A SHORTFALL of up to £62 million has been found in the costs of restoring open cast mines in a single council area.
Just over £27.6 million is thought to be in place to pay for work
estimated as high as £90 million, a report to East Ayrshire councillors
It follows the liquidation of Scottish Coal last month at the cost of 600 jobs, many in the local authority area.
Group spokesman Oliver Munnion said: “The restoration bombshell has finally been dropped. In East Ayrshire alone the shortfall could be up to £60 million.
“What about South Lanarkshire, North Lanarkshire, Fife and other areas?
“We’re looking at a £100 million bill that will be dumped on the public purse.
“The mining companies have failed in their statutory obligations but local authorities should have been enforcing the planning rules, and
in this they have failed tragically.”
The council report uses figures provided by liquidators KPMG which estimates restoration costs between £48 million and £90 million.
Bond coverage in Scottish Coal totals £16.1 million, with a further £11.5 million in sites run by collapsed firm Aardvark.
At the upper end, the difference would amount to just over £62 million.
Urging caution with the calculations, the council report still warns of the potential for “significant shortfall” in restoration costs.

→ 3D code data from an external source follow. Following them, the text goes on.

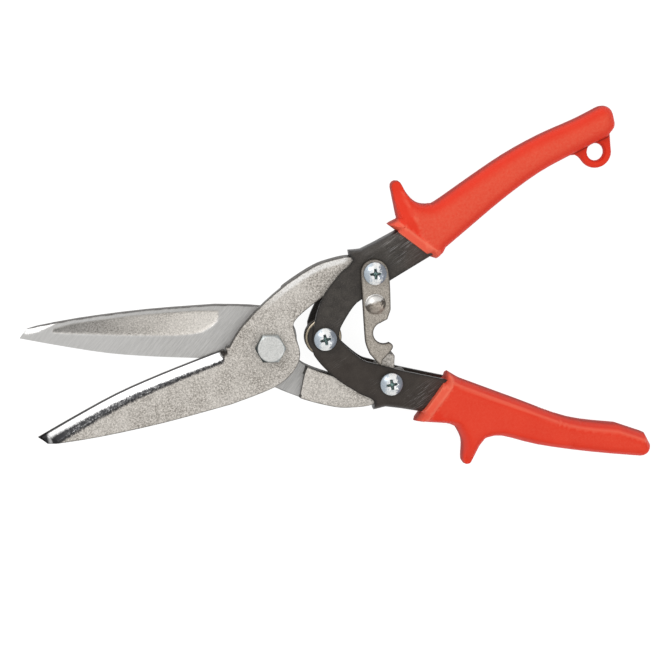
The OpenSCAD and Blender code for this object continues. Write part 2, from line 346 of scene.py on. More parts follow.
def modifier(obj, kind, **settings):
    made = obj.modifiers.new(kind.title(), kind)
    for key, value in settings.items():
        setattr(made, key, value)
    return made


# ---- profiles ----

def smooth_step(x, a, b):
    t = np.clip((x - a) / (b - a), 0, 1)
    return t * t * (3 - 2 * t)


def lower_of(a, b, blend):
    """The lower of two heights, with a rounded corner between them."""
    h = np.clip(0.5 + 0.5 * (b - a) / blend, 0, 1)
    return b + (a - b) * h - blend * h * (1 - h)


def higher_of(a, b, blend):
    return -lower_of(-a, -b, blend)


def round_off(d, r):
    """How far a rounded edge of radius r has dropped at a distance d from the side."""
    x = np.clip(r - d, 0, r)
    return r - np.sqrt(r * r - x * x)


def dark_rim(d, reach=0.5):
    """1 along a cut edge, fading to nothing a little way in."""
    return 1 - smooth_step(d, 0.1, reach)


def pillow(d, height, width, power):
    """Height of a padded edge: nothing at the side, full height from width inwards."""
    t = np.clip(d / width, 0, 1)
    return height * (1 - (1 - t) ** power) ** (1 / power)


# ---- materials ----

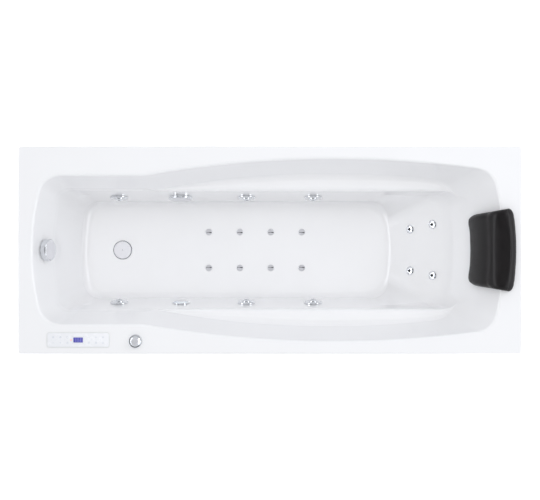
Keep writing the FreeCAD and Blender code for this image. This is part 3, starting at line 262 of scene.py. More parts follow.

In a statement, East Ayrshire Council said 348 people have lost their
jobs, 250 of whom live in the area, and a number of local companies are
affected in the coal supply chain.
Work is under way by specialist mining engineers to investigate the state of each site in the area, along with outstanding restoration work and costs.
The council said Hargreaves Services, described as a leading UK supplier of solid fuels, wants to take over some sites but abandon “extensive areas” of unrestored land.
That approach is being “vigorously challenged”.
Council leader Douglas Reid said: “The coal operators have failed
to live up to their responsibilities and East Ayrshire Council will leave no stone unturned in minimising the effect of this situation on our communities and on the council itself.
“It is vital that we work with other councils affected – South Lanarkshire, North Lanarkshire and Midlothian – to try to stop the liquidators and Hargreaves from abandoning these sites.
“We have never shirked from our responsibilities and we never will, but everyone has a role to play and in recognising how vital the coal industry is to the economy of our country, I am particularly appreciative of the initiative and leadership taken by Fergus Ewing, minister for energy, enterprise and tourism, in establishing the Scottish Task Force and involving Westminster government departments and
our local members of Parliament.”
He welcomed a proposal by the council’s chief executive to independently review the planning process.
“We must, however, never lose sight of the fact that it was the responsibility of the coal companies to clean up behind themselves and restore their land – they didn’t do this and they have reneged on their responsibilities to our communities,” he said.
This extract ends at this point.